Kevin Harris: That is such a radical thing to say. That why questions are silly. You could say “why are why questions silly” and you could go into an infinite regress.

Dr. Craig: You can’t even ask that question on that view.

Kevin Harris: Yeah, and you certainly can’t answer it because if you say why questions are silly, but if I ask you why why questions are silly, well, you shouldn’t answer it.

Dr. Craig: Yeah, so it insulates itself from criticism, doesn’t it? It’s this, again, this paradox in a film that extols the importance of leaving nothing unexamined, nothing unquestioned, will not question it’s own assumptions.

Kevin Harris: Let me look at this, Bill, as well. Dawkins says that religion lobby is increasingly desperate as evidence by it’s vitriol.

Dr. Craig: Yes, this struck me as remarkable! The religion lobby, he says, is increasingly desperate, and why think that? It’s desperate because it’s so vitriolic. Now, this is in a film in which Krauss characterizes the Catholic Archbishop of Sydney and a Muslim debater, as quote unquote “the forces of evil.” Now, you talk about vitriol! This film is vitriolic throughout and yet they have the audacity to accuse religious believers of being vitriolic.

Kevin Harris: Bill, another point is Krauss’ statement about Darwin. Krauss says that Darwin showed the origin of life is “not a miracle.”
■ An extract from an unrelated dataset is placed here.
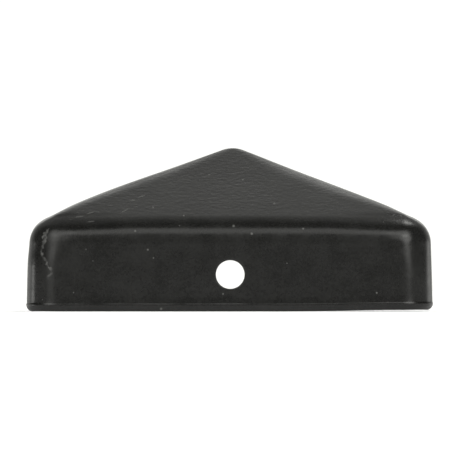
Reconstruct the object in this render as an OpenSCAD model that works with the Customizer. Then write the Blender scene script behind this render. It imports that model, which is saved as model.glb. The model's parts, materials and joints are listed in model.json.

Dr. Craig: Isn’t that a remarkable statement?[3] “Darwin showed that the origin of life is not a miracle.” Darwin had nothing to say about the origin of life. His is a theory about the development or the evolution of biological complexity. But Darwin’s Origin of the Species has nothing to say about the origin of life itself. So this is just a scientific error on Krauss’ part in this film. And, in fact, even subsequent science has not succeeded in showing that the origin of life is not a miracle. The whole field of origin of life studies is in chaos today and there is no consensus theory available and nothing even on the horizon that would explain how life originated on this planet. So Krauss is simply scientifically mistaken here. And this is one of the ironies - that this film actually contains a number of scientific mistakes; a film that is supposedly extolling the greatness of science to the detriment of belief in God.[4]